With these three conservative sectors and potential backing from Parisi’s movement, Kast will stitch together a program that is likely to revive the orthodox economic approach of Chile’s successful late–20th-century model—orthodox, yet not devoid of pragmatism. One example is the imposition, within a free-market and free-exchange-rate framework, of minimum holding periods for foreign capital inflows to prevent sudden reversals and systemic crises.

This more political Kast has already held talks during a visit to Buenos Aires, where he met Argentine President Javier Milei and the deputy economy minister José Luis Daza—a Chilean born in Buenos Aires to a diplomatic family, with management experience in his homeland, and rumored to become an adviser to the incoming Santiago administration, or even Chile’s next finance minister.

With an eye on security and border control along the four thousand kilometers shared by Chile and Argentina across the Andes, Kast suggested that while he is attentive to Bukele’s hardline experience against crime and drug trafficking, he also considers the Argentine case, where security policies have been strengthened without fundamentally altering the legal system—at least for now, despite reform plans.
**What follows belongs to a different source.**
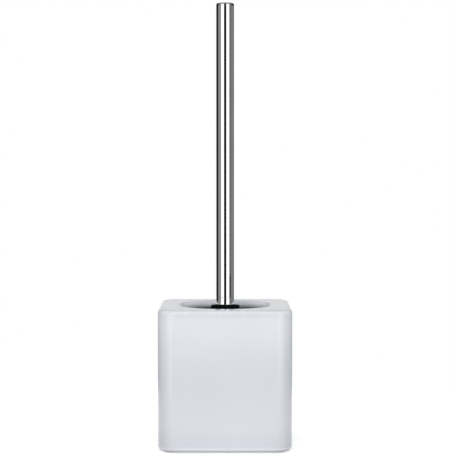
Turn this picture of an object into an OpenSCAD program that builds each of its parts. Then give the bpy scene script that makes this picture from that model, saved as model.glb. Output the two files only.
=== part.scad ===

Finally, by way of conclusion, it should be noted that Kast’s political learning curve and dialogical approach—grounded in multiple precedents—will be essential for forging agreements with aligned but external forces capable of delivering a parliamentary majority. In this sense, while the Kast phenomenon may indeed be interpreted as part of the blue tide sweeping the continent and seeking alignment advantages with Trump’s United States, it remains firmly embedded within the democratic governance tradition achieved by Chile.